> [Given entries]:
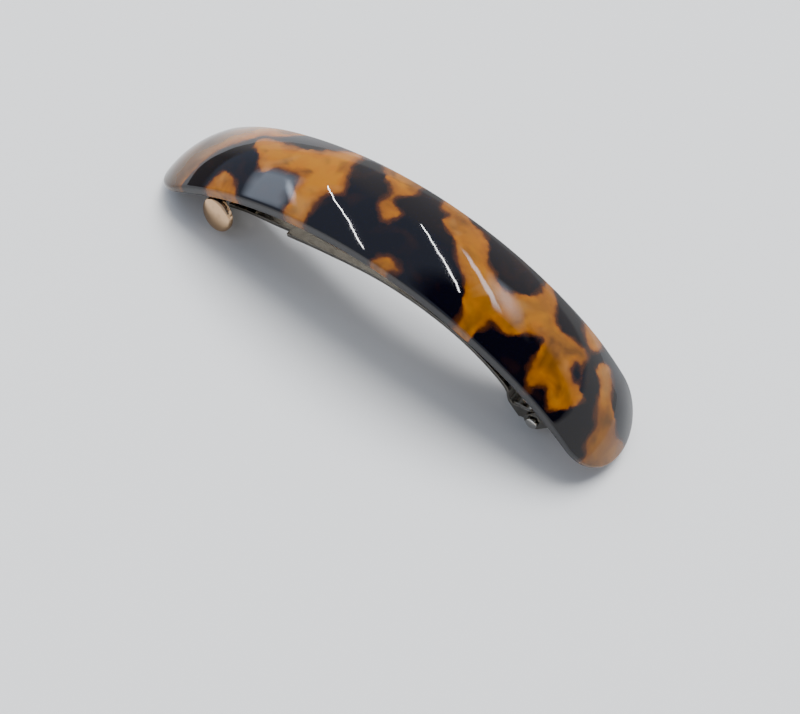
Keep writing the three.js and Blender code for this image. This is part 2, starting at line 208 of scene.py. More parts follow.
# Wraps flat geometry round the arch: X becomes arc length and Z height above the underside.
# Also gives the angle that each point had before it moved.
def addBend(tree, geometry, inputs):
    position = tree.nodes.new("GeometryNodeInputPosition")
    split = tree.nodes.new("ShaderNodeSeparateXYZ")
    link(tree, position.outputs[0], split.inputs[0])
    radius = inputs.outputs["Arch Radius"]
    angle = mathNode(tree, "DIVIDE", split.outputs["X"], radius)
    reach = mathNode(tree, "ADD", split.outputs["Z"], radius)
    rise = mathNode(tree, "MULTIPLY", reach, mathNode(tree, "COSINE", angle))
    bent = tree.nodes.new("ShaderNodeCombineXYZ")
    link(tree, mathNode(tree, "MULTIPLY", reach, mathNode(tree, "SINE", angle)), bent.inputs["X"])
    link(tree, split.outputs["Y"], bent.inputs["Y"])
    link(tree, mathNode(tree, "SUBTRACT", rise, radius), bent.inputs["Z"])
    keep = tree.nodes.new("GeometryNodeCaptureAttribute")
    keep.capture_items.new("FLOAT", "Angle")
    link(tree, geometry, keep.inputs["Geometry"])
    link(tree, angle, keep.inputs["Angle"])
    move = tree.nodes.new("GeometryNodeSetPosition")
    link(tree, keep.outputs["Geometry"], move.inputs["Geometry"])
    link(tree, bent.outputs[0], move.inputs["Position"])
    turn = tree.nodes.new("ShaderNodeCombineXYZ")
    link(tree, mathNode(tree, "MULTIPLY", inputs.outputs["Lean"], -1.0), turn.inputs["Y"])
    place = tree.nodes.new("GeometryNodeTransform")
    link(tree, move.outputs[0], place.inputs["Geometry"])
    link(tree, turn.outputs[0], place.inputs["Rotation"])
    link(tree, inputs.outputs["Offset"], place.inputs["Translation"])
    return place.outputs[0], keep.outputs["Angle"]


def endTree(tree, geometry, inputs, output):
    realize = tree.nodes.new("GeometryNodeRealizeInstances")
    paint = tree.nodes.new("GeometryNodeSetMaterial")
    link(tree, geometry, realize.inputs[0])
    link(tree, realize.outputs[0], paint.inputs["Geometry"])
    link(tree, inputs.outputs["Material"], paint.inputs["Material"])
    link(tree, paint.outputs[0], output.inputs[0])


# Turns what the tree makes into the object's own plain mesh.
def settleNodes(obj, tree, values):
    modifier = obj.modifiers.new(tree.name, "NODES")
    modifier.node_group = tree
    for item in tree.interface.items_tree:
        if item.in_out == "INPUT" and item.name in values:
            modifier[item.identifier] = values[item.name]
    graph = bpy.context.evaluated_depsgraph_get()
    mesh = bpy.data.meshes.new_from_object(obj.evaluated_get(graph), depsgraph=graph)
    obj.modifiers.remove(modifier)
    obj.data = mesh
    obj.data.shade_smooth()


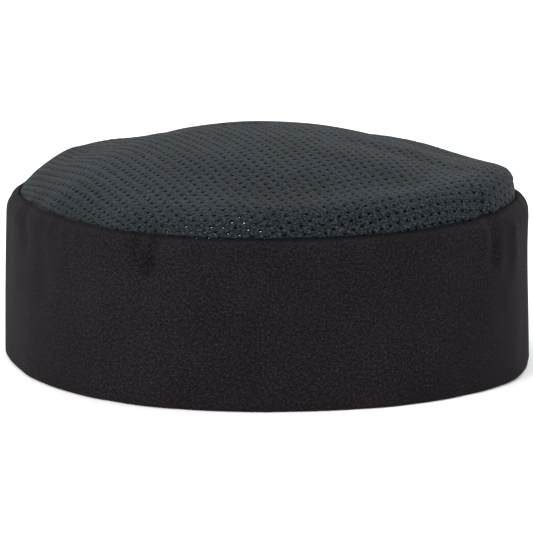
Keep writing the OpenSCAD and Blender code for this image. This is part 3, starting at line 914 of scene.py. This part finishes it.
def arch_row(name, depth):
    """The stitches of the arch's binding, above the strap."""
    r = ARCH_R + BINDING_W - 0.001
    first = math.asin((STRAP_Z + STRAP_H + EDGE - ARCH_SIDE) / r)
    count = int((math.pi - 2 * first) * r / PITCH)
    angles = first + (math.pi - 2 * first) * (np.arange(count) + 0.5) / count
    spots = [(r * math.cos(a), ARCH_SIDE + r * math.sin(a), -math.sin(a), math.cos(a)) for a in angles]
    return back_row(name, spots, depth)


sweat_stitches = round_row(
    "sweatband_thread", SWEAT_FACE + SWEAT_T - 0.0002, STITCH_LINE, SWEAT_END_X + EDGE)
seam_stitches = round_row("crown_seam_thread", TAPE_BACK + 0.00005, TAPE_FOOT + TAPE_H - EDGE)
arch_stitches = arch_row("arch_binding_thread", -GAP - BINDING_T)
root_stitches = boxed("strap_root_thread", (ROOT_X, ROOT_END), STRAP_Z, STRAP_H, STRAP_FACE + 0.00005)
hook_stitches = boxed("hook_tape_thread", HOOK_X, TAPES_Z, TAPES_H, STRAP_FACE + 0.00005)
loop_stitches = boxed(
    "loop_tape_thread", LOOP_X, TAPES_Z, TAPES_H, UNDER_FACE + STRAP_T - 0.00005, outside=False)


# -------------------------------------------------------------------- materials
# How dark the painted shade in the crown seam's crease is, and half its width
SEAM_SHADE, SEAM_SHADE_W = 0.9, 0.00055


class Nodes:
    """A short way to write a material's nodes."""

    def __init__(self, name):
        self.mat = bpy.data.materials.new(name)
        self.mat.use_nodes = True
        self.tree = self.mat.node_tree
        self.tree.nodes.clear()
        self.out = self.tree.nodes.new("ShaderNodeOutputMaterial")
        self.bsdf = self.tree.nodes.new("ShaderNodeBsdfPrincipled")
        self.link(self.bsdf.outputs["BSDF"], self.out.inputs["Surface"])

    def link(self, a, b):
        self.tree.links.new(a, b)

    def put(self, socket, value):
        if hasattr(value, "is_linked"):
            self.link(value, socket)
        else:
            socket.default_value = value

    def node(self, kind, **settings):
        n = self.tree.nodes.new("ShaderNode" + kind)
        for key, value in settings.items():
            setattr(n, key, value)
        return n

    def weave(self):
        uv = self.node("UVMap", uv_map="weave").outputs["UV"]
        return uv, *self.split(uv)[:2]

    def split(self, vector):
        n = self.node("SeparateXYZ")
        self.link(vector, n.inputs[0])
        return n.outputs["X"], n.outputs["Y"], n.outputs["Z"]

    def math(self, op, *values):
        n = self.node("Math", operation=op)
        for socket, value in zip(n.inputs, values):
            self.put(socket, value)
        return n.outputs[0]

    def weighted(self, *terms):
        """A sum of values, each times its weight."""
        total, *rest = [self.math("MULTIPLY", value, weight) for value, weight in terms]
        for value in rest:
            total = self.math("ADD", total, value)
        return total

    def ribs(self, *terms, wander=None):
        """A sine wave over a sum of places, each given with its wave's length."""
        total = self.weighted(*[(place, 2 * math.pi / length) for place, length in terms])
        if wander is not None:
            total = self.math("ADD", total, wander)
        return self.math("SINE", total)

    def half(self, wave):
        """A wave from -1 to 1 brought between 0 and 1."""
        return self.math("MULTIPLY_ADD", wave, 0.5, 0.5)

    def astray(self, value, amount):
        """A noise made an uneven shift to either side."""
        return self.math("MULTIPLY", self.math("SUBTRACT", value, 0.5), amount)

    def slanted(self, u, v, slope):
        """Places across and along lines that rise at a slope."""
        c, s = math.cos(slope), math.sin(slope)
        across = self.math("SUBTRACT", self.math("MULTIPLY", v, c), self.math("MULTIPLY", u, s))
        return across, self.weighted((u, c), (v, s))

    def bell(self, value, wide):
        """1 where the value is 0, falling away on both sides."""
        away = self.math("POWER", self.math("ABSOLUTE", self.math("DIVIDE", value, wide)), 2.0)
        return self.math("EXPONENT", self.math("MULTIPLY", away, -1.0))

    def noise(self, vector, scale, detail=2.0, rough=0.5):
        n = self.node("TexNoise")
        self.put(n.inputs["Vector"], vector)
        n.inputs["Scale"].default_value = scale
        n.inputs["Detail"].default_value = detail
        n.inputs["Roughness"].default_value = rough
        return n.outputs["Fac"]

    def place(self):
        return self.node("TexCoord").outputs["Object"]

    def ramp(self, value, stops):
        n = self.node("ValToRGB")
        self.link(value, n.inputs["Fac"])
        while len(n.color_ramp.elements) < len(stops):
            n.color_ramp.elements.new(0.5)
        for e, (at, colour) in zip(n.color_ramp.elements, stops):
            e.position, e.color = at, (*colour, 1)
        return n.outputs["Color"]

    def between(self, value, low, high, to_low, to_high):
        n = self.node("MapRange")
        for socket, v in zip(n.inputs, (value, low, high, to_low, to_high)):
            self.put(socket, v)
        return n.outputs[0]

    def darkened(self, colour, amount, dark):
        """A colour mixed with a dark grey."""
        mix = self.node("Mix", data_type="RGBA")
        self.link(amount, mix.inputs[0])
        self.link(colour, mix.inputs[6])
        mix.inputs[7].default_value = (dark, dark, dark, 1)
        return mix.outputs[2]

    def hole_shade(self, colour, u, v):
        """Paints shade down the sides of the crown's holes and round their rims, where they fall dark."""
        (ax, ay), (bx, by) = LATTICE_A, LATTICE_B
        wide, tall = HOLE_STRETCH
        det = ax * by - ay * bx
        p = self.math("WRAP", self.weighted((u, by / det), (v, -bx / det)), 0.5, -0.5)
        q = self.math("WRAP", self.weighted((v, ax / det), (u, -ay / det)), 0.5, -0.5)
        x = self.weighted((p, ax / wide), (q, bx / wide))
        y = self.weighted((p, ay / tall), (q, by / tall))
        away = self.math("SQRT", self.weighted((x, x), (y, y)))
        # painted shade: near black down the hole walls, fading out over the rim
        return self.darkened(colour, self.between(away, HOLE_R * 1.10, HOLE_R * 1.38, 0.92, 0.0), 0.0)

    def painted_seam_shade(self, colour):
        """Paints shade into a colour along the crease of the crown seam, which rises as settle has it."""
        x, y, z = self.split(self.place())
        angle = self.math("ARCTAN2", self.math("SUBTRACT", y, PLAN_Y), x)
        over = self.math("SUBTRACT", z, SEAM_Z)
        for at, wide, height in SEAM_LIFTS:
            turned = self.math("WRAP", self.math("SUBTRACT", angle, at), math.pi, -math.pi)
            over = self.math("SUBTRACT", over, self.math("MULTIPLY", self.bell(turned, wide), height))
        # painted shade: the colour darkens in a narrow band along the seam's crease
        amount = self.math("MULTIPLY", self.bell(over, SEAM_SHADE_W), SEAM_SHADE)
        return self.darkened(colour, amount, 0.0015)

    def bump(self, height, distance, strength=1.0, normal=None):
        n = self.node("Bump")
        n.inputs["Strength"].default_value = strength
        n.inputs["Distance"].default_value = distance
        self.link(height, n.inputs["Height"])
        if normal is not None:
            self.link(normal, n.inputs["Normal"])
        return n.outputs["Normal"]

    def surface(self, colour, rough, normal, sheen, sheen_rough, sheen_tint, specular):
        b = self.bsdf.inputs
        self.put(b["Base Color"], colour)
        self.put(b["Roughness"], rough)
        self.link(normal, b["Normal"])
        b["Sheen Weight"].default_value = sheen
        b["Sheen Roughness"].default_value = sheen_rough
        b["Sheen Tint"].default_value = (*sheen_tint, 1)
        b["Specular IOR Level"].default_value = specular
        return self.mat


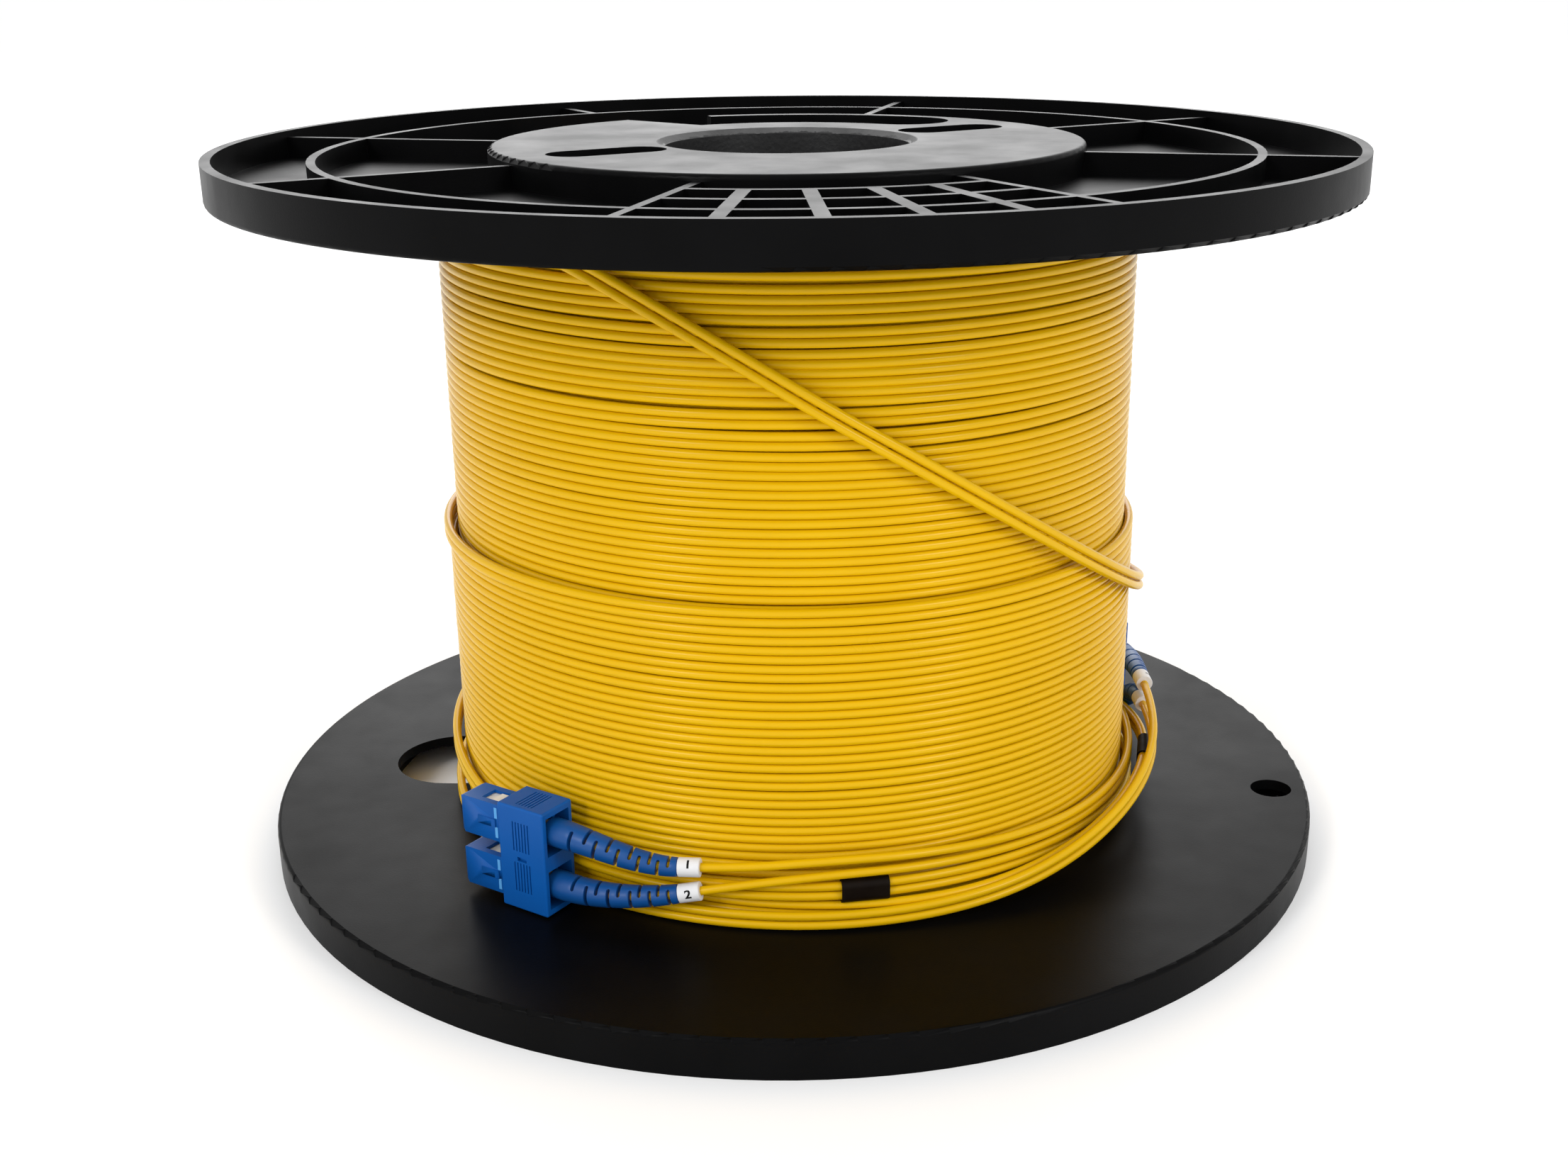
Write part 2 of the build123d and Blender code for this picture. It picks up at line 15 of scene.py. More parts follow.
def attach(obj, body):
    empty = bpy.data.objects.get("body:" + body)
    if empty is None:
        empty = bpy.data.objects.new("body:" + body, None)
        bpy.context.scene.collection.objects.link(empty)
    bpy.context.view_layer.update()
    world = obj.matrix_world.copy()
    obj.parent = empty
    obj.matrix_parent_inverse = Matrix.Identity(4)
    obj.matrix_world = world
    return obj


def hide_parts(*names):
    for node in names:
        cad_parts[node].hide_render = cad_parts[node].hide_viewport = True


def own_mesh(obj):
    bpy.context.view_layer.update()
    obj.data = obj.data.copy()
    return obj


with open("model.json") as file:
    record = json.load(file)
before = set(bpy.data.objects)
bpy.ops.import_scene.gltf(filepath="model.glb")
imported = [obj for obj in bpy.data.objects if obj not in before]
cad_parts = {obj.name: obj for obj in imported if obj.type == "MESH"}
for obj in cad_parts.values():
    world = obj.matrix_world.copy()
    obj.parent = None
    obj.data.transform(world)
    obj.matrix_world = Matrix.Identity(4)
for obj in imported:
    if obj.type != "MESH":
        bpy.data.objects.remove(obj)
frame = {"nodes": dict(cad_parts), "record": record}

> [What needs to be done]:
Where a line of the entries contains the word "record", copy that line.

> [Task solution]:
    record = json.load(file)
frame = {"nodes": dict(cad_parts), "record": record}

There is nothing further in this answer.